Wikimedia Release Engineering Team/Quarterly review, November 2013

From mediawiki.org

Date: 2013-11-19 | Time: 10:00 Pacific | Slides: google docs | Notes

Who:

  • Leads: Greg G, Chris M
  • Virtual team: Greg G, Chris M, Antoine, Sam, Chris S, Chad, Zeljko, Michelle G, Andre, Ariel
  • Other review participants (invited): Robla, Sumana, Quim, Maryana, James F, Ryan Lane, Ken, Terry, Tomasz, Alolita

Topics: Deploy process/pipeline, release process, bug fixing (the how of priority), code review, code management, security deploy/release, automation prioritization

Big picture[edit]

Release Engineering and QA are where our efforts in Platform can be amplified. When we do things well, we start to see more responsive development with higher quality code. That is our focus. What we want to accomplish:

  • More appreciation of, response to, and creation of tests in development
  • Better monitoring and reporting out of our development and deployment processes, especially test environments and pre-deployment
  • Reduce time between code being merged and being deployed
  • Provide information about software quality in a way that informs release decisions
  • Help WMF Engineering learn and adapt from experience

...All in an effort to pave the path to a more reliable continuous deployment environment.

Team roles[edit]

Many people outside of the virtual team play an important role in releases, but this review will focus on the work of the following people in the following roles:

  • Release engineering: Greg G, Sam, Chris S (security)
  • QA and Test Automation: Chris M, Zeljko, Michelle G*,
  • Bug escalation: Andre, Greg G., Chris M, Chris S (security)
  • Beta cluster development/maintenance:' Antoine, Ariel(?), Sam
  • Development tools (e.g. Gerrit, Jenkins): Antoine

Goals from last quarter[edit]

  • Align browser test coverage to high profile features.
    • Yes Done Apply model of Language/Mobile embedded QA to a new feature team (specifically VisualEditor)
    • Yes Done Include more user contributed code testing (eg: Gadgets)
    • Began, but stopping Increase capacity through community training for browser tests
  • Browser tests reliably tracking features across WMF software development projects in beta cluster
    • In progress In progress Tests moved into the repositories of the code being tested
    • N Not done support for single-host extension e.g. Parsoid
  • Start comprehensive quarterly assessments of postmortems
    • In progress In progress but much more to do here. Possibly more next quarter (see below)
  • Improve our deployment process
    • In progress In progress automate as much as possible
    • In progress In progress improve monitoring
    • In progress In progress improve tooling (eg: atomic updates/rollbacks and cache invalidation)
  • Take the Beta Cluster to the next level
    • monitoring of fatals, errors, performance
      • Yes Done ganglia
      • Blocked Blocked still needed: graphite and icinga (Ops supported needed)
    • add more automated tests for eg the API
      • pending Beta Cluster support for Parsoid bug 57233
      • pending implement API tests ontop of VE+Parsoid bug 56622
    • General improvements:
      • Yes Done support for automatic deployment of git submodules e.g. VisualEditor
      • Yes Done support for pre-release extensions with full i18n messages
    • In progress In progress feed experiences/gained knowledge of Beta Cluster automation up to production automation (ONGOING)

New priorities:

  • Yes Done Successfully streamline the review and deployment of extensions (brought in from Q2)

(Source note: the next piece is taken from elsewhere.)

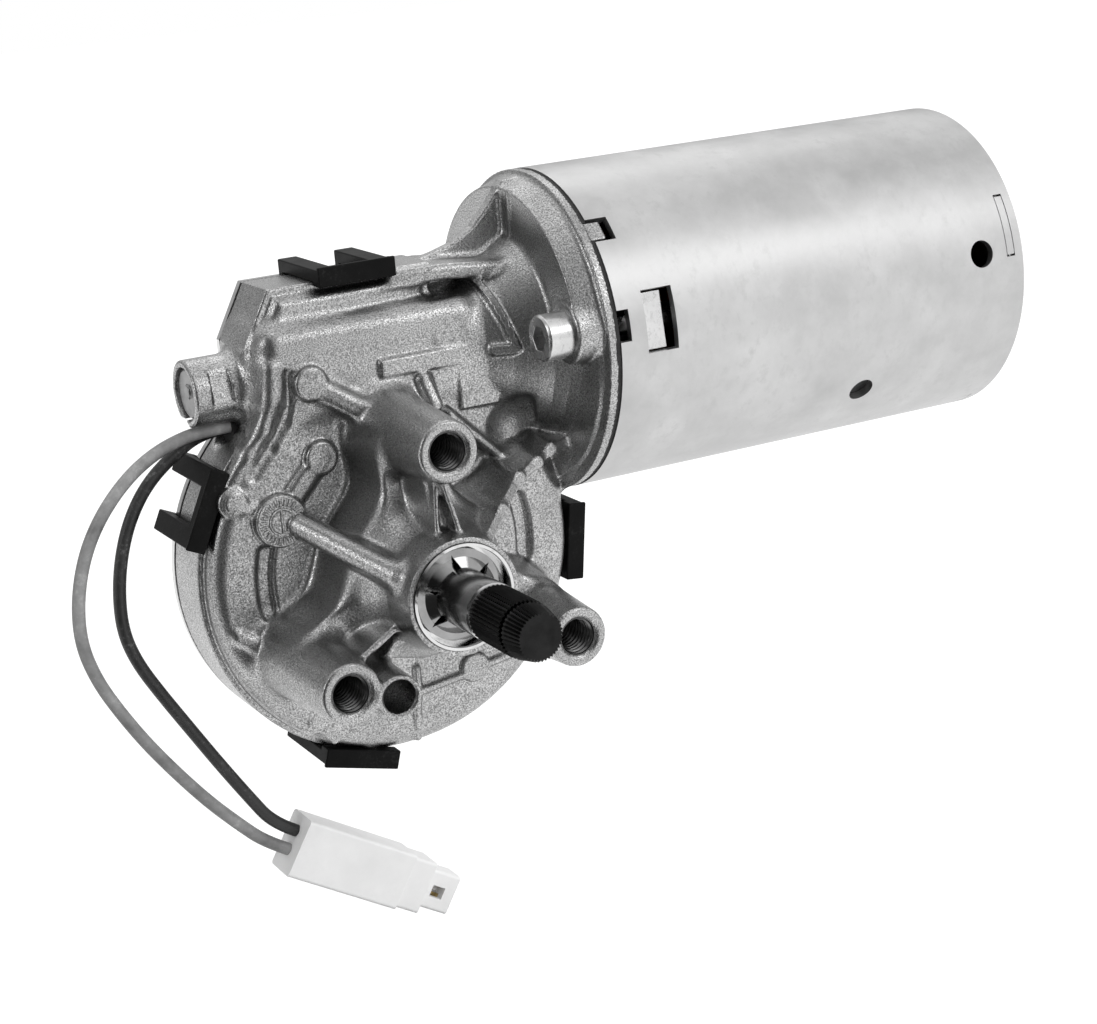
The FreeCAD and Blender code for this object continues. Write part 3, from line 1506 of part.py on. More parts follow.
nodes = {
    "gear_housing": gear_housing(),
    "gear_cover": gear_cover(),
    "cover_gasket": cover_gasket(),
    "cover_clips": cover_clips(),
    "thrust_button": thrust_button(),
    "lead_grommet": lead_grommet(),
    "motor_can": motor_can(),
    "can_end_plate": can_end_plate(),
    "can_end_bush": can_end_bush(),
    "end_bush_retainer": end_bush_retainer(),
    "flange_seal": flange_seal(),
    "can_screws": can_screws(),
    "can_nuts": can_nuts(),
    "magnets": magnets(),
    "magnet_springs": magnet_springs(),
    "armature_shaft": armature_shaft(),
    "armature_core": armature_core(),
    "armature_windings": armature_windings(),
    "commutator": commutator(),
    "bearing_outer_ring": bearing_outer_ring(),
    "bearing_inner_ring": bearing_inner_ring(),
    "bearing_balls": bearing_balls(),
    "bearing_cage": bearing_cage(),
    "bearing_retainer": bearing_retainer(),
    "tip_bush": tip_bush(),
    "thrust_plug": thrust_plug(),
    "brush_plate": brush_plate(),
    "brush_holders": brush_holders(),
    "upper_brush": brush(0),
    "lower_brush": brush(180),
    "upper_brush_spring": brush_spring(0),
    "lower_brush_spring": brush_spring(180),
    "suppression_chokes": suppression_chokes(),
    "worm_wheel": worm_wheel(),
    "wheel_hub": wheel_hub(),
    "output_shaft": output_shaft(),
    "front_hub_bush": hub_bush(front_bush_start, front_bush_end),
    "rear_hub_bush": hub_bush(rear_bush_start, floor_y),
    "shaft_seal": shaft_seal(),
    "hub_cup": hub_cup(),
    "star_washer": star_washer(),
    "thrust_washer": thrust_washer(),
    "grey_lead": lead("grey_lead", grey_steps, lead_offset),
    "black_lead": lead("black_lead", black_steps, lead_offset - lead_pitch),
    "connector_housing": connector_housing(),
    "connector_terminals": connector_terminals(),
}

for name, shape in nodes.items():
    print(name, "valid", shape.isValid(), "solids", len(shape.Solids), "volume", round(shape.Volume, 1))
    shape.exportStep("parts/" + name + ".step")
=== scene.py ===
import math
import bmesh
import bpy
import numpy as np
from mathutils import Matrix, Vector


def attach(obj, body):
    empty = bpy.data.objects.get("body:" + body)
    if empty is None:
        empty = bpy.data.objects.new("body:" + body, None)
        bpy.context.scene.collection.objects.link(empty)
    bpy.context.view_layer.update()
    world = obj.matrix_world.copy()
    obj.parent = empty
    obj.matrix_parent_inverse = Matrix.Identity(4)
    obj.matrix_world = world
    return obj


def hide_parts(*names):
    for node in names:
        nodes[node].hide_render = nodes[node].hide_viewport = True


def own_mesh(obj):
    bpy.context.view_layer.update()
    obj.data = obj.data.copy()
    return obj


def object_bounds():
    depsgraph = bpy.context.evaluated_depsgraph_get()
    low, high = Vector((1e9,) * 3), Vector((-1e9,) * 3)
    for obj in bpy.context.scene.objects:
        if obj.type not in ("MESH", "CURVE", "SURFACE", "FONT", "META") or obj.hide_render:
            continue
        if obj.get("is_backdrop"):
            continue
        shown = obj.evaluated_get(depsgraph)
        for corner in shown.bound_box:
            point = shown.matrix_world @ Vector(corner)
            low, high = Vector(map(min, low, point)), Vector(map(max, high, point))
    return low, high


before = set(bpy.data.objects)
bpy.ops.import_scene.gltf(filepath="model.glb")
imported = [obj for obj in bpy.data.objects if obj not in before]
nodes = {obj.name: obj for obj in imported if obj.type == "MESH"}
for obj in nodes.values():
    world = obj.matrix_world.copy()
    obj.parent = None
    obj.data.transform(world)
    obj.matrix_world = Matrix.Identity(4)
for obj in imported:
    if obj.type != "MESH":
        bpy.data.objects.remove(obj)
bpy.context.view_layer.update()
mm = 0.001
print("frame loaded,", len(nodes), "nodes")


# camera

cameraView = {
    "azimuth": -27.321, "elevation": 15.999, "roll": -4.607,   # degrees, fitted to the round parts of the photo
    "focalPixels": 2323.9, "frameWidth": 1097,
    "aside": 17.40, "above": 16.94, "distance": 469.71,        # mm from the origin along the camera's own axes
}


def newObject(name, data):
    thing = bpy.data.objects.new(name, data)
    bpy.context.scene.collection.objects.link(thing)
    return thing


def makeCamera(view):
    azimuth, elevation, roll = (math.radians(view[key]) for key in ("azimuth", "elevation", "roll"))
    back = Vector((math.sin(azimuth) * math.cos(elevation), -math.cos(azimuth) * math.cos(elevation),
                   math.sin(elevation)))
    levelRight = Vector((math.cos(azimuth), math.sin(azimuth), 0))
    levelUp = back.cross(levelRight)
    right = math.cos(roll) * levelRight + math.sin(roll) * levelUp
    up = math.cos(roll) * levelUp - math.sin(roll) * levelRight
    place = (right * view["aside"] + up * view["above"] + back * view["distance"]) * mm
    data = bpy.data.cameras.new("photoCamera")
    data.sensor_fit = "HORIZONTAL"
    data.sensor_width = 36
    data.lens = view["focalPixels"] * data.sensor_width / view["frameWidth"]
    data.clip_start = 0.01
    data.clip_end = 20
    camera = newObject("photoCamera", data)
    camera.matrix_world = Matrix((
        (right.x, up.x, back.x, place.x), (right.y, up.y, back.y, place.y),
        (right.z, up.z, back.z, place.z), (0, 0, 0, 1)))
    bpy.context.scene.camera = camera


makeCamera(cameraView)
print("camera placed")


# small helpers for node trees

def addNode(tree, kind, **values):
    node = tree.nodes.new(kind)
    for key, value in values.items():
        setattr(node, key, value)
    return node


# A socket takes a link where the value is another node's output, and a plain value otherwise.
def fill(socket, value):
    if isinstance(value, bpy.types.NodeSocket):
        socket.id_data.links.new(value, socket)
    else:
        socket.default_value = value


def setInputs(node, **values):
    for key, value in values.items():
        fill(node.inputs[key.replace("_", " ")], value)
    return node


# A node whose first inputs are filled in order; gives its first output.
def chain(tree, kind, *inputs, **values):
    node = addNode(tree, kind, **values)
    for socket, value in zip(node.inputs, inputs):
        fill(socket, value)
    return node.outputs[0]


def mathNode(tree, operation, *inputs):
    return chain(tree, "ShaderNodeMath", *inputs, operation=operation)


# A node group of plain numbers: its inputs with their defaults, its output names, and the place in the object.
def newGroup(name, inputs, outputs):
    group = bpy.data.node_groups.new(name, "ShaderNodeTree")
    for label, default in inputs.items():
        socket = group.interface.new_socket(label, in_out="INPUT", socket_type="NodeSocketFloat")
        socket.default_value = default
    for label in outputs:
        group.interface.new_socket(label, in_out="OUTPUT", socket_type="NodeSocketFloat")
    place = addNode(group, "ShaderNodeTexCoord").outputs["Object"]
    return group, group.nodes.new("NodeGroupInput").outputs, group.nodes.new("NodeGroupOutput"), place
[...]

Goals and dependencies for the next quarter[edit]

Goals[edit]

vis a vis the WMF Engineering 2013-14 goals.

Keep:

  • Successfully managed the first release of MediaWiki in conjunction with our outside contractor
    • Work with Antoine on swift backed download.wikimedia
  • Browser tests managed in feature repos with feature teams
  • more comprehensive quarter assessments of postmortems

New Priority:

  • Automated API integration tests in important areas
    • UploadWizard
    • Parsoid
    • ResourceLoader
  • Expose fatal errors from both unit tests and browser tests to teams
  • Create process documentation for ideal test/deployment steps (eg: ThoughtWorks exercise)

Deprioritize:

  • Successfully streamline the review and deployment of extensions (Done in Q1)
  • Manage build times, parallel execution, continuous execution of browser tests for optimum coverage (vague, ongoing goal)
  • Focus on community contributions and non-WMF

Dependencies[edit]

Ops dependency:

  • Provide true HTTPS support on the Beta Cluster
  • Incinga for Beta Cluster
  • More comprehensive quarterly assessments of postmortems

MW Core dependency:

  • automation of deployment process
  • Monitoring of deploys (performance)
  • Security patch management on cluster (especially after new wmfXX branches are cut)

Questions[edit]

  • Q: who is working on Vagrant support?
    • A: mostly distributed (e.g. Adam, Yuvi, etc)
  • Tomasz: what is being done to distribute work to other teams?
    • Greg: I think that's what our first bullet point was trying to get at
    • Chris: we have a great model working with the Language team
  • Resourcing for deployment tooling work (Erik)
    • Platform needs to determine it's ability to delegate some of it's long tail of responsibilities
    • begin with a sprint to kick off dev tooling with aaron/ori (arch) and bryan (dev)?
    • maybe easier to do limited bursts of support with an explicit backlog of issues for a specific component (eg ResourceLoader)

Actions[edit]

  • ACTION: Need to document the feature requirements of sartoris/etc - possible task for Bryan Davis after scholorship app (GG)
  • ACTION: clarify priority of work with antoine re vagrant spin ups for Jenkins builds (GG)
  • ACTION: change checkins to weekly (GG)
  • ACTION: revamp meeting style and project management (GG)